Via la Rai dai partiti
L’addio di Fabio Fazio alla Rai, con Luciana Littizzetto al seguito, è diventato un caso politico. L’opposizione accusa la maggioranza di voler normalizzare il servizio pubblico, cacciando voci sgradite. Le vicende interne alla Rai non mi appassionano molto, nemmeno come contribuente (visto che a quanto pare sono i quattrini l’argomento che dovrebbe renderle interessanti, boh).
Leggo da ieri toni indignati, esagitati, esagerati, sopra le righe. Sembra che con il trasloco di Fazio a Discovery siano in gioco i fondamenti della democrazia liberale, dimenticando le volte in cui la politica di segno opposto ha cercando di condizionare politicamente la Rai.
Mi colpisce poi l’uso che viene fatto della parola “cultura”; non perché sottovaluti l’impatto socio-culturale, formativo e deformante, della tv e di un programma visto da milioni di persone, ma perché spero sempre che la “cultura” stia (anche) altrove. “Le elaborazioni dello Studio Frasi su dati Auditel testimoniano di un programma ‘Che Tempo Che Fa’ che nel corso del 2023 ha sinora prodotto un ascolto medio di 2,4 milioni di spettatori per uno share dell’11,8 per cento”, scrive il Sole 24 Ore: “Nei fatti il programma di Fabio Fazio è il più visto della terza rete Rai, seguito da ‘Chi l’ha visto’ (1,9 milioni). Il tutto per una Rai Tre che ha una media di prime time dell’1,4 milioni e uno share del 7 per cento”.

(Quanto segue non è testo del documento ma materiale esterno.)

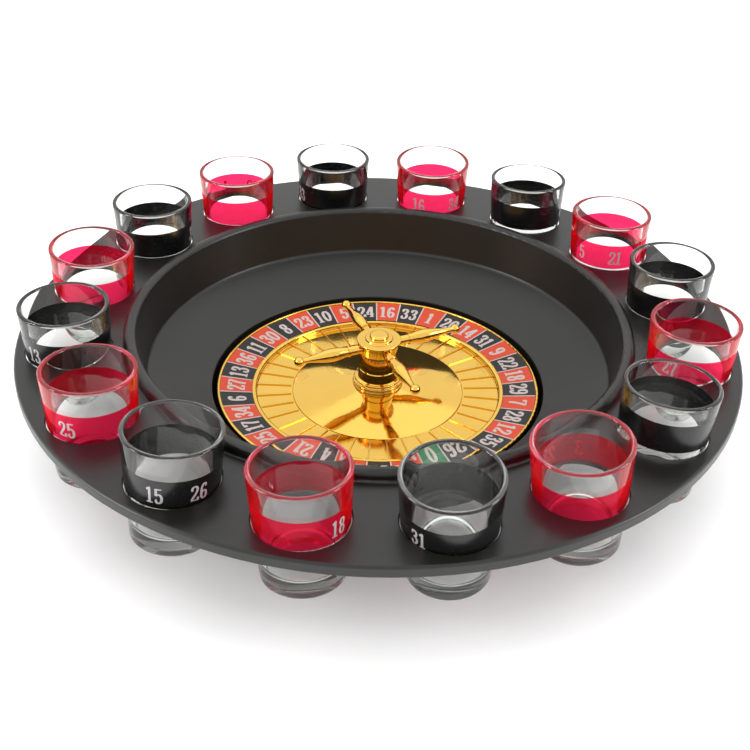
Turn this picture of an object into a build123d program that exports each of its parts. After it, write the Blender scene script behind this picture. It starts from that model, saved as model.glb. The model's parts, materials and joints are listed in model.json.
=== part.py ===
from build123d import *
import math
import os

# Drinking-roulette wheel: a tray with a sunken roulette wheel and sixteen shot glasses.
# Millimetres, +Z up. The origin is on the table, under the middle of the wheel.
# Heights named *_Z are measured from the top face of the flange, which lies
# FLANGE_HEIGHT above the table, and lift() moves each finished piece to its place.

FLANGE_HEIGHT = 44.5

# Tray
TRAY_R = 150.0
WALL = 2.2
SKIRT_DEPTH = 4.5
SKIRT_WALL = 1.8
COLLAR_TOP_Z = 4.3
COLLAR_INNER_R = 101.5
COLLAR_OUTER_R = 106.4
BOWL_FOOT_R = 98.6
BOWL_FOOT_Z = -16.8
TRACK_INNER_R = 71.8
TRACK_INNER_Z = -27.8
WELL_FLOOR_Z = -38.0
BOSS_R = 13.0
BOSS_TOP_Z = -36.3
BOSS_RECESS_R = 10.0
HOLE_R = 17.2
HOLE_EDGE_R = 0.5

# Feet
FOOT_R = 7.0
FOOT_RING_R = 58.0
FOOT_SEAT_DEPTH = 0.8
FOOT_EDGE_R = 0.9
FOOT_COUNT = 4

# Spindle and what holds it
SPINDLE_R = 3.0
SPINDLE_TOP_Z = -28.6
SPINDLE_FLANGE_R = 6.5
SPINDLE_FLANGE_T = 1.0
GROOVE_R = 2.4
THREAD_R = 2.5
THREAD_END_Z = -43.0
SPINDLE_CHAMFER = 0.4
WASHER_R = 6.0
WASHER_T = 1.0
NUT_ACROSS_FLATS = 8.0
NUT_T = 2.7
THRUST_T = 0.6
THRUST_CLEARANCE = 0.15
CLIP_R = 4.9
CLIP_T = 0.6
CLIP_MOUTH = 3.4

# Rotor
ROTOR_R = 69.9
RIM_TOP_Z = -28.7
RIM_WIDTH = 1.4
SKIRT_END_Z = -35.2
LABEL_OUTER_Z = -29.6
LABEL_INNER_R = 54.8
LABEL_INNER_Z = -31.2
LABEL_T = 0.2
RIDGE_TOP_Z = -30.7
RIDGE_R = 0.9
RIDGE_LABEL_SIDE_R = 0.3
POCKET_OUTER_R = 52.8
POCKET_FLOOR_Z = -33.0
CONE_SEAT_R = 37.4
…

La politica può anche preoccuparsi se perde un programma di successo; io però, che faccio un altro mestiere e non sono un indignato speciale, mi limito a verificare che esiste un mercato, che Fazio lavorerà altrove, che non è morto, né televisivamente né come essere umano, e che se il pubblico è affezionato a quello stile e a quelle interviste lo seguirà anche altrove.